A Baghouz, l’EI ne tient plus que quelques pâtés de maisons. Les jihadistes sont retranchés dans des tunnels, au milieu d’un océan de mines enfouies pour entraver l’avancée des FDS. « La meilleure stratégie des jihadistes c’est de se rendre », a martelé M. Afrine. Mais l’OSDH a fait état de « négociations » entre les FDS et les jihadistes, qui réclameraient un « corridor » pour sortir de Baghouz. L’Observatoire n’était pas en mesure de préciser vers où ces combattants veulent aller.
Des responsables des FDS ont cependant nié qu’il y ait des négociations. En 2014, l’EI avait conquis de vastes territoires en Syrie et en Irak, proclamant un « califat » sur un territoire vaste comme le Royaume-Uni. Les jihadistes y avaient établi leur propre administration, exécutant et torturant ceux qui ne respectaient pas leur loi et fomentant des attentats meurtriers y compris à l’étranger.

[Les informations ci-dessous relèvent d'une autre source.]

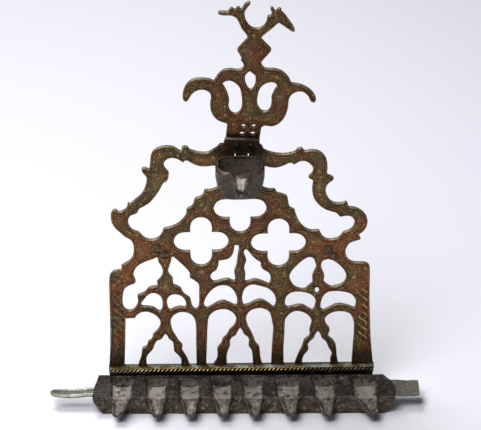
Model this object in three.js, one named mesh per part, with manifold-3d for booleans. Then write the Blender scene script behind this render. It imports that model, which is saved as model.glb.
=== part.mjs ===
// A Hanukkah bench lamp in cast brass: an openwork back plate on a low ledge, a crest riveted behind
// its neck, a row of eight oil wells at its foot and a servant lamp that hooks into a slot in the neck.
// Millimetres, +Z up, the front of the lamp faces -Y. The origin is under the middle of the whole lamp.
import * as THREE from 'three';
import { mergeVertices } from 'three/addons/utils/BufferGeometryUtils.js';
import Module from 'manifold-3d';

const wasm = await Module();
wasm.setup();

// Driving dimensions of the back plate. Its drawing square runs from the ledge to the top of the neck.
const plateWidth = 176;
const plateHeight = 176;
const plateThickness = 3.2;
const ledgeOverhang = 0.9;
const ledgeDepth = 2.7;
const ledgeThickness = 2.4;
const ledgeClearance = 1.9;
const skirtHoleRadius = 1.6;
const ringHoleWidth = 3.9;
const ringHoleHeight = 6.9;

// Rope moulding on the front edge of the ledge
const ropeSetIn = 0.6;
const ropeRadius = 1.7;
const ropeGroove = 0.5;
const ropeTurn = 8.25;
const ropeRise = 0.4;

// Row of oil wells
const rowLength = 202;
const rowOffset = 1;
const rowDepth = 25;
const rowSkew = 2.8;
const rowHeight = 14.5;
const rowWall = 2.2;
const rowTuck = 7.2;
const rowSetback = 3;
const wellWidth = 15.6;
const wellLength = 10.5;
const wellDepth = 10;
const wellShell = 1.6;
const shelfDepth = 1.3;
const spoutLength = 12;
const spoutTipWidth = 7.6;
const spoutRootDepth = 10;
const spoutTipDepth = 4.8;
const spoutDrop = 4.6;
const spoutWall = 1.1;

// Pins that hold the row to the skirt
const lugRadius = 4;
const pinRadius = 1.5;
const pinHeadRadius = 3;
const pinHeadHeight = 1.4;
const pinBite = 3;

// Rivets in the neck and the shoulders
const neckRivetRadius = 1.4;
const neckRivetHeadRadius = 2.4;
const neckRivetHeadHeight = 1.5;
const neckRivetSpacing = 9.1;
const shoulderRivetRadius = 1.5;
const shoulderRivetHeadRadius = 2.7;
const shoulderRivetHeadHeight = 1.3;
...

Mais l’EI a été mis en déroute et au fil des batailles en Syrie, les forces kurdes ont arrêté des centaines d’étrangers. Ces dernières semaines, les équipes de l’AFP dans l’est syrien ont rencontré des Françaises, mais aussi des Allemandes et des Russes, fuyant le dernier réduit jihadiste. Ces étrangers représentent un véritable casse-tête pour les Occidentaux, qui rechignent globalement à les rapatrier, malgré les appels des Kurdes.
Mardi, la famille d’une jeune Britannique qui avait rallié l’EI, Shamima Begum, s’est dite déçue de la décision de Londres de lui retirer sa nationalité. « Nous examinons toutes les voies légales pour contester cette décision », a indiqué l’avocat de la famille, Tasnime Akunjee, sur Twitter.

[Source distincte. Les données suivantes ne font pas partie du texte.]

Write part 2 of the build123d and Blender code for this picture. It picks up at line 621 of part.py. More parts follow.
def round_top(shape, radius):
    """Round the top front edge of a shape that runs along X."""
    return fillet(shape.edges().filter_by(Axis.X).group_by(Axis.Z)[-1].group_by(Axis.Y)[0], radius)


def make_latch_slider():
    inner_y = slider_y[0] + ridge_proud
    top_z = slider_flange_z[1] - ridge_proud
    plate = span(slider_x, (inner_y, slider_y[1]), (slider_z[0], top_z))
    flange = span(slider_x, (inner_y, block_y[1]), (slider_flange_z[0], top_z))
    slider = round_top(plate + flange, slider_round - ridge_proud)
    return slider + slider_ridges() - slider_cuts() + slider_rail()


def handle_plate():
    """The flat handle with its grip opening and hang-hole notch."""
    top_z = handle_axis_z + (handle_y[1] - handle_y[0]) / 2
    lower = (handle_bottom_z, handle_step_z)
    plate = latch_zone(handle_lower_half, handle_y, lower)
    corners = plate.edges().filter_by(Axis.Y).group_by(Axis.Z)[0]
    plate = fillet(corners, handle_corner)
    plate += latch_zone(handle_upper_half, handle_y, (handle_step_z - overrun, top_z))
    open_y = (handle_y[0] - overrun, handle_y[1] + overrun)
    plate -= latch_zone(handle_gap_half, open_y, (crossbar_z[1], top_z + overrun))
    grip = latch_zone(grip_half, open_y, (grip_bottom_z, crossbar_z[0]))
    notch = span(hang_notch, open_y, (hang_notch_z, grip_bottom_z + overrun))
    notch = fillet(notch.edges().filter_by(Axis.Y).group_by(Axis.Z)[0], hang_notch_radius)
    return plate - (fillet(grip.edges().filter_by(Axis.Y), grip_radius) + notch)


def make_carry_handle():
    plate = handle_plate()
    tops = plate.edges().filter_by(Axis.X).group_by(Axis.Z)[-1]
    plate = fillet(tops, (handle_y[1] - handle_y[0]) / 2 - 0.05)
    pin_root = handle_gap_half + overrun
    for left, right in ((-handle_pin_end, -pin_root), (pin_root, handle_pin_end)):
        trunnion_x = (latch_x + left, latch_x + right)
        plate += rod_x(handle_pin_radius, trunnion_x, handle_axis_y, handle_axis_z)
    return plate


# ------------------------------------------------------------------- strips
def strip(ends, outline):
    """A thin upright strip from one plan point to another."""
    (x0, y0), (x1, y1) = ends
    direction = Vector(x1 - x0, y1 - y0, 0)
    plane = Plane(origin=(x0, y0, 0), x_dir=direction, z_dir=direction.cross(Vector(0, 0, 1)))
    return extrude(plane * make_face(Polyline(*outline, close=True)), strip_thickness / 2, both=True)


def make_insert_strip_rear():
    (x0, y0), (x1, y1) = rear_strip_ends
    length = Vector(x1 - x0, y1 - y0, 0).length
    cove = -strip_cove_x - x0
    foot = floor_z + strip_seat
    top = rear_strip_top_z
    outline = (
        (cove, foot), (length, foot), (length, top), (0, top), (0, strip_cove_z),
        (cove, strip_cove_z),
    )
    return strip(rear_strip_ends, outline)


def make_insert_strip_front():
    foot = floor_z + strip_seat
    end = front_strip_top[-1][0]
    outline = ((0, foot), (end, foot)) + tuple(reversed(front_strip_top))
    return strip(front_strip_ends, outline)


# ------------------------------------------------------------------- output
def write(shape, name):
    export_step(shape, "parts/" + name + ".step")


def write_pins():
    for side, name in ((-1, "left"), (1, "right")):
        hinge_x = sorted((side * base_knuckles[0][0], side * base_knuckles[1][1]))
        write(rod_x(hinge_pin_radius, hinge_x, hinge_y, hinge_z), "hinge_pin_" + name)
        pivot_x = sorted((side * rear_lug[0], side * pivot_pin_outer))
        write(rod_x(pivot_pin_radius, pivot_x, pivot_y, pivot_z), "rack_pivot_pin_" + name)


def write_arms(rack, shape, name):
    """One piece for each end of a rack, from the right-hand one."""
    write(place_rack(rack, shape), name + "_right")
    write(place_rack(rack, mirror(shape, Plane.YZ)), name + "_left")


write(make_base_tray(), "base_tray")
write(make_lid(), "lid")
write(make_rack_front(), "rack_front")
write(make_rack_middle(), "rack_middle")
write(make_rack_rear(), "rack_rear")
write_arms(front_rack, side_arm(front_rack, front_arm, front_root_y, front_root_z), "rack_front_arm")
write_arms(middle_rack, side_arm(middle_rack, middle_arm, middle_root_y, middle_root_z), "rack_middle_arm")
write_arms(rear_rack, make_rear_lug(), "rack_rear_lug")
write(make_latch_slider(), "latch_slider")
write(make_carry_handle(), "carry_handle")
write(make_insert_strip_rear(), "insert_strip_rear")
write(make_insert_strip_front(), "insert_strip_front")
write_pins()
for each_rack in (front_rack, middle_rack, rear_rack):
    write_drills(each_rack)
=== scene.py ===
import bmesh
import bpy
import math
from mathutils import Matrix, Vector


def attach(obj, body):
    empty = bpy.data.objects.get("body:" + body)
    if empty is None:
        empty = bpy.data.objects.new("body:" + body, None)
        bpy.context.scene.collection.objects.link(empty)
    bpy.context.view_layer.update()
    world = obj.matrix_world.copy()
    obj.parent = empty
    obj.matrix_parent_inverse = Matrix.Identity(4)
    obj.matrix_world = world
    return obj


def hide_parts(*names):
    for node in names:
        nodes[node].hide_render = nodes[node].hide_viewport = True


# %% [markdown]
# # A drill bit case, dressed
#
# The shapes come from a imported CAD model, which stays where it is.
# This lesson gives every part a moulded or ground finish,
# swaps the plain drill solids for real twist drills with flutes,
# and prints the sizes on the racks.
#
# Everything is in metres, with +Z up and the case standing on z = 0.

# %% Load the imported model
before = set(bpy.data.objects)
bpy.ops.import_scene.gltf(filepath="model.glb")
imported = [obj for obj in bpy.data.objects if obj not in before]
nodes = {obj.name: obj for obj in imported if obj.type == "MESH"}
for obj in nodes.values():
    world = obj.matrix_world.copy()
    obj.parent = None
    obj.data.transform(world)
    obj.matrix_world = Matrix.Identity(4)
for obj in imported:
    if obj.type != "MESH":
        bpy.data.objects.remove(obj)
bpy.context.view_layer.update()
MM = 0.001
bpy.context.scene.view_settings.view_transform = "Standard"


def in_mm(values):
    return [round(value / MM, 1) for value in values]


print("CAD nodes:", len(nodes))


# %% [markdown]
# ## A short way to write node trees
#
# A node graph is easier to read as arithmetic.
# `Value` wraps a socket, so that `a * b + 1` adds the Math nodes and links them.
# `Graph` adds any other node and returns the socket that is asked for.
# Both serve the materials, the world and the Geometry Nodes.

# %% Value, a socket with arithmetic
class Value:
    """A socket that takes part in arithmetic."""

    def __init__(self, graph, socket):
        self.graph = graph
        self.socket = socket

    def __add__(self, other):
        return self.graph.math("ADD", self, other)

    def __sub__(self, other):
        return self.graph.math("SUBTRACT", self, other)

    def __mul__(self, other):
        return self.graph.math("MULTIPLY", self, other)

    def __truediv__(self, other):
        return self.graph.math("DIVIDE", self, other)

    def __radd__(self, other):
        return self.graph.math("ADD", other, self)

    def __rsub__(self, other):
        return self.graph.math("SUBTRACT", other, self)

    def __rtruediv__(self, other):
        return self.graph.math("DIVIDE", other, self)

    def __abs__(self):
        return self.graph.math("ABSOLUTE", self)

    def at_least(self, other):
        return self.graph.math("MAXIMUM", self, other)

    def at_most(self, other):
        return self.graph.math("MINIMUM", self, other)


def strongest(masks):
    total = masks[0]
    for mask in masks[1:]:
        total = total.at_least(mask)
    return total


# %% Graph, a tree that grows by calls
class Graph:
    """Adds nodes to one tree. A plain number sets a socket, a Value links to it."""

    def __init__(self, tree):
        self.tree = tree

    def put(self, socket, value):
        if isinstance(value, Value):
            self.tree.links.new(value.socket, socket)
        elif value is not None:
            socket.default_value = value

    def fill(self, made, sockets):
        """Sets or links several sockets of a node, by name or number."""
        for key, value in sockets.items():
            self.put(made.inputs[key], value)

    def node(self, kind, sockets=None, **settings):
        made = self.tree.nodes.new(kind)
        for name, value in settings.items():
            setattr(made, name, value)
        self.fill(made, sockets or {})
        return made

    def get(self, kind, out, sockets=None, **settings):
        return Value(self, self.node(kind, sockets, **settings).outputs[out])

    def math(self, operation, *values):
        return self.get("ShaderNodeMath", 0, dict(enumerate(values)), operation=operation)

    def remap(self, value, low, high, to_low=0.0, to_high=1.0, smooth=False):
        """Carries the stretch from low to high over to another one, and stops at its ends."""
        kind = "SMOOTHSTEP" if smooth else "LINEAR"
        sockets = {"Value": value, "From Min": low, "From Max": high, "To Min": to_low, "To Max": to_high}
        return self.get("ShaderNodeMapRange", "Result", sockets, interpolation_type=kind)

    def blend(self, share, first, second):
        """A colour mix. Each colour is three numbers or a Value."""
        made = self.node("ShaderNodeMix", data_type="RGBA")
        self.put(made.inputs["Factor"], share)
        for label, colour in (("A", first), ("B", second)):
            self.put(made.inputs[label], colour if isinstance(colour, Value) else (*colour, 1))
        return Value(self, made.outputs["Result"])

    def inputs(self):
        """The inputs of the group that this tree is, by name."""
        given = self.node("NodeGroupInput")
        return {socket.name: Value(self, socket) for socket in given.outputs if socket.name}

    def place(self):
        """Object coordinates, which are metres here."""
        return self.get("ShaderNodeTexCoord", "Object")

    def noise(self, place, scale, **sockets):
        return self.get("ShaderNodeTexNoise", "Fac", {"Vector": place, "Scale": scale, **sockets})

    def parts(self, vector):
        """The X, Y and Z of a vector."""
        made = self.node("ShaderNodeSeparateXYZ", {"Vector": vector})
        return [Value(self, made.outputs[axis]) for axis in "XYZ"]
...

La jeune femme de 19 ans avait rejoint l’EI en Syrie en 2015 avec deux adolescentes fréquentant la même école qu’elle. Elle est actuellement dans un camp de déplacés dans le nord-est de la Syrie. Le président américain Donald Trump avait récemment exhorté les pays européens à rapatrier leurs ressortissants en Syrie. Mais Paris, Londres, Berlin et Bruxelles ont rétorqué qu’un tel retour n’était pas à l’ordre du jour.
De son côté, Washington a déclaré mardi examiner les cas d’Américains se trouvant en Syrie. Mais Robert Palladino, porte-parole de la diplomatie américaine, a jugé « extrêmement compliquée » leur situation. Il était interrogé sur le cas de Hoda Muthana, une jeune femme originaire d’Alabama ayant rejoint les rangs de l’EI en 2015 à 19 ans.
Dans un entretien publié dimanche par le quotidien britannique The Guardian, la jeune femme qui a participé à la propagande de l’EI en appelant à « faire couler le sang américain », a exprimé des regrets sur ses actes passés. Outre le dernier réduit dans l’est, des jihadistes de l’EI sont disséminés dans le vaste désert central de la Badiya et revendiquent des attaques menées par des « cellules dormantes » dans les régions des FDS.
Déclenché en 2011 par la répression sanglante de manifestations pro-démocratie par le régime, la guerre en Syrie s’est complexifiée au fil des ans, impliquant des groupes jihadistes et des puissances étrangères sur un territoire de plus en plus morcelé. Elle a fait plus de 360.000 morts et des millions de déplacés et réfugiés.